→ Given records:

....

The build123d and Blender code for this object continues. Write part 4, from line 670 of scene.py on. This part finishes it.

....

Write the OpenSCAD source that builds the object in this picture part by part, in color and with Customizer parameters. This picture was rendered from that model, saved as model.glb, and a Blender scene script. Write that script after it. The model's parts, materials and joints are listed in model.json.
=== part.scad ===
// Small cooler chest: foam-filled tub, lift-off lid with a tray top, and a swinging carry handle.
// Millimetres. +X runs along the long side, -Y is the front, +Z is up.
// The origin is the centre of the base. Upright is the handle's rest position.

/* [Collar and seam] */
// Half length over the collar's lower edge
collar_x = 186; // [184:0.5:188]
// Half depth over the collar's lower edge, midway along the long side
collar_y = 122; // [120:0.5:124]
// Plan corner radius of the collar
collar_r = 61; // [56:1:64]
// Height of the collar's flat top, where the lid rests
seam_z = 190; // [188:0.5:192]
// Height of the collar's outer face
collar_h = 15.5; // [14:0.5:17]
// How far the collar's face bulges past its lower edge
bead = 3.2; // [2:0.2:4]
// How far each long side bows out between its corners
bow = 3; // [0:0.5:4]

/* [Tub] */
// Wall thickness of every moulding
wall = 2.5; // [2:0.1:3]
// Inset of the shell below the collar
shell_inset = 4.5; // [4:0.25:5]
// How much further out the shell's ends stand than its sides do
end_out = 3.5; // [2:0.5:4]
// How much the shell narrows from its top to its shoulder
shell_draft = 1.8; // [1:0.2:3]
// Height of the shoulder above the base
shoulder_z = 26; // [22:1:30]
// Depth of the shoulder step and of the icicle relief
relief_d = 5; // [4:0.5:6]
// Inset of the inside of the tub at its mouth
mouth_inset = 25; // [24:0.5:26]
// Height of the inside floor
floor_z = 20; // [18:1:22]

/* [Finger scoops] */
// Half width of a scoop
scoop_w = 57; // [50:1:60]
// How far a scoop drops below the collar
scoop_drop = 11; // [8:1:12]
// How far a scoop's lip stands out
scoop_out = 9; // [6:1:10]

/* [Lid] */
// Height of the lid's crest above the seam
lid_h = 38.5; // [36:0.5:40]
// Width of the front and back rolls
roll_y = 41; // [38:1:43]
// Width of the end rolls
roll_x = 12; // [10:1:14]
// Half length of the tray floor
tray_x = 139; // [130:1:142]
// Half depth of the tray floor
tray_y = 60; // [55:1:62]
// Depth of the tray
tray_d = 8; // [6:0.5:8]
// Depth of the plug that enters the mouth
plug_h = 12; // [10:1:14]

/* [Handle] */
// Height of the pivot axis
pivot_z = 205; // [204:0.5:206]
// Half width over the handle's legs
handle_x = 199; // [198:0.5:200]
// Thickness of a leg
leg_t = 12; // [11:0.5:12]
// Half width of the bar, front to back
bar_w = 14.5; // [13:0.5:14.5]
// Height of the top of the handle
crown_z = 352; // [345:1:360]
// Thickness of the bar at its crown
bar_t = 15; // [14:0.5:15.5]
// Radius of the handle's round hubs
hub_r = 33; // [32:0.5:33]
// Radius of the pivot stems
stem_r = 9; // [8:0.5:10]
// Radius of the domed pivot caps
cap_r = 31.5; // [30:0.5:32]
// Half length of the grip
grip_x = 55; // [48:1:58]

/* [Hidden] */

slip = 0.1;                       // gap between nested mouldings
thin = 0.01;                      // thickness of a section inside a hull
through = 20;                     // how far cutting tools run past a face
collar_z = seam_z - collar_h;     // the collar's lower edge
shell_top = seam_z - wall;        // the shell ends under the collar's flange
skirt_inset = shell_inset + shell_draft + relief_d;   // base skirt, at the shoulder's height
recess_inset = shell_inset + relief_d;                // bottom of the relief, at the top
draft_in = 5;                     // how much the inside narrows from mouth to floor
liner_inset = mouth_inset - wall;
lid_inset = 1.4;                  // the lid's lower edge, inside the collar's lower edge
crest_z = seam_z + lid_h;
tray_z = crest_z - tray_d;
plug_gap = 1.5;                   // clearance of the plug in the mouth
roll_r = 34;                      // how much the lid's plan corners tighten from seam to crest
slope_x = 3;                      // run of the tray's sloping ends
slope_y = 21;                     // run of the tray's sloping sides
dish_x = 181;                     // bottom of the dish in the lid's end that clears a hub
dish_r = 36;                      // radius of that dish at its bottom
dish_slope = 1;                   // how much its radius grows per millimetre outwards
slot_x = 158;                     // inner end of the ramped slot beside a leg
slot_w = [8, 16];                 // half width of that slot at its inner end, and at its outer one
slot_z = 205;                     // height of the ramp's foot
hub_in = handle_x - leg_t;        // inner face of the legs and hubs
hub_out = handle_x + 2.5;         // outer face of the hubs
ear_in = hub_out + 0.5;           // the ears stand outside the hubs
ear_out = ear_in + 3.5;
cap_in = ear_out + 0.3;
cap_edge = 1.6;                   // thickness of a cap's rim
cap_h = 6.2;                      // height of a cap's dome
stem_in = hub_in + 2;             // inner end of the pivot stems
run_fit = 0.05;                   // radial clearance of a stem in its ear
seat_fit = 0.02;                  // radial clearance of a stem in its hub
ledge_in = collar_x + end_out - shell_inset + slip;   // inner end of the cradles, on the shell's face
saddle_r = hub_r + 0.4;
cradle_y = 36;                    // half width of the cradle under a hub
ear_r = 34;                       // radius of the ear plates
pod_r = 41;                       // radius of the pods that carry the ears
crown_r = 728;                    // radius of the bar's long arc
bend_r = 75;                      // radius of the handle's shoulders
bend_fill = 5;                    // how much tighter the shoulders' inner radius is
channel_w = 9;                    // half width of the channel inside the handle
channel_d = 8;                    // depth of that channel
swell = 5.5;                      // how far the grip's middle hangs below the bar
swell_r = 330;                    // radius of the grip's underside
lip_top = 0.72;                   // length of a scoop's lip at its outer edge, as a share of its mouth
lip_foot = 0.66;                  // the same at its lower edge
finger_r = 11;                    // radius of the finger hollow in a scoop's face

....

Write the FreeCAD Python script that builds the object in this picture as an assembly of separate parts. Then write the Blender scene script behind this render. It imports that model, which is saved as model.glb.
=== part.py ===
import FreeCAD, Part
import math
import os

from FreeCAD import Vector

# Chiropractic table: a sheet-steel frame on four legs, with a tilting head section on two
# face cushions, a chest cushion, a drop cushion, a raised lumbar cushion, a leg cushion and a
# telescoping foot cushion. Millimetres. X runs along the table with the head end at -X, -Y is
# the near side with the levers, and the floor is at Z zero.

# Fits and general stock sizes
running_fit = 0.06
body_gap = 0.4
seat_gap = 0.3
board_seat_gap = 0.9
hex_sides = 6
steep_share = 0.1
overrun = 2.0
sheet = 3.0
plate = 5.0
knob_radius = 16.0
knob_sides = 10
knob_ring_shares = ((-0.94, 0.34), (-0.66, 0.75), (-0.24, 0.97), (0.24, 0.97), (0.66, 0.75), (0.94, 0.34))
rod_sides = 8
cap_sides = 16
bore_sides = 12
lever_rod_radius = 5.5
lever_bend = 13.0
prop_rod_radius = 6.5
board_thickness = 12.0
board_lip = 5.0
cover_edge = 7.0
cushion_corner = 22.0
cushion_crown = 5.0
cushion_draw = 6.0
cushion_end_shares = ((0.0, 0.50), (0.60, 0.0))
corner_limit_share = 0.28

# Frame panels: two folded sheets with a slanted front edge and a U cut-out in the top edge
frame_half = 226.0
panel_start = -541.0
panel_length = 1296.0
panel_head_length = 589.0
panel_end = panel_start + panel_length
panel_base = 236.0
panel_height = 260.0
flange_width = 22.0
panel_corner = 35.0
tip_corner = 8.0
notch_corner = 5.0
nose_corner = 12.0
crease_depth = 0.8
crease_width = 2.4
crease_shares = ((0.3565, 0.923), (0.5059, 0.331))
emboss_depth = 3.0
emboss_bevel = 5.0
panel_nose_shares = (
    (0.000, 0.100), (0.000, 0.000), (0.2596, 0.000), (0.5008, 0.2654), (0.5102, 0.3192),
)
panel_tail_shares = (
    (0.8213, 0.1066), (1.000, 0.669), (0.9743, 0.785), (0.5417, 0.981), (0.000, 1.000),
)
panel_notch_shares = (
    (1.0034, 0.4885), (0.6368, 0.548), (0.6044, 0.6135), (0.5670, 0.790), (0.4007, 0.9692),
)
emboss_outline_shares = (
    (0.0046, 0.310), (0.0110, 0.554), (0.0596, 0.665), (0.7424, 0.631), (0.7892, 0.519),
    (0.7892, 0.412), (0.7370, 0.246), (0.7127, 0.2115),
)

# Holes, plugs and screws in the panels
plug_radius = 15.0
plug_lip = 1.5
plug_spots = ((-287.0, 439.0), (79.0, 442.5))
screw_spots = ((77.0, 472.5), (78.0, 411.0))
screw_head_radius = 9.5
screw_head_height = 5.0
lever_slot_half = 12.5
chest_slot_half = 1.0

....

→ Given task:
Write down exactly the span of lines above from the one containing "Write the FreeCAD" to the one containing "# the near side", both ends included.

→ Exercise output:
Write the FreeCAD Python script that builds the object in this picture as an assembly of separate parts. Then write the Blender scene script behind this render. It imports that model, which is saved as model.glb.
=== part.py ===
import FreeCAD, Part
import math
import os

from FreeCAD import Vector

# Chiropractic table: a sheet-steel frame on four legs, with a tilting head section on two
# face cushions, a chest cushion, a drop cushion, a raised lumbar cushion, a leg cushion and a
# telescoping foot cushion. Millimetres. X runs along the table with the head end at -X, -Y is
# the near side with the levers, and the floor is at Z zero.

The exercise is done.